Going on up Miami, she described a location everyone today will recognize.
“On the east side of Miami, across the tracks,” she wrote, “was Walter Snyder’s grandmother’s house. I think her name was Armstrong. In more modern times, this became George Meyer Hardware.”
In still more modern times, that location today is Kroger parking lot.
Most of the buildings at that time were located along the main stretch of Miami and along Camargo Road. There were scattered houses along Euclid, Laurel, Railroad and a few on Shawnee Run.
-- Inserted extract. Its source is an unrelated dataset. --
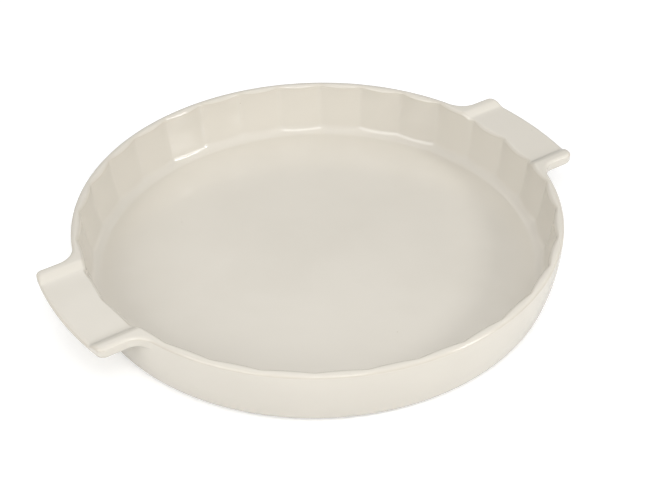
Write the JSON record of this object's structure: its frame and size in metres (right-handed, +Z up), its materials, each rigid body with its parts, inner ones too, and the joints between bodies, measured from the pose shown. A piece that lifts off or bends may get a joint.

She mentioned many family names of that era and names of her childhood friends. Many of the names and house descriptions were connected to her own family. She talked about her Aunt Coe and Uncle Jimmy Dones. She talked about the farm of her uncle, George Bain.
The last house on her list was built about 1845 by her great grandfather, James Dones, when he bought acreage on Miami Avenue and moved from Cincinnati to the country.
“The house is still standing,” she wrote, “but has been moved and columns added. It now faces north on Naomi Avenue.”
In 1988, Naomi and Drucilla Bain were honored as a bicentennial family at a gala downtown. They received a plaque in honor of their ancestors, William and Mary Kitchell Druce.
Mr. Henn has a daughter, Zoe, described by Drucilla as “the family historian.”
Zoe will continue to pass on the stories and history of her illustrious family who contributed so much to the beginnings of Madeira.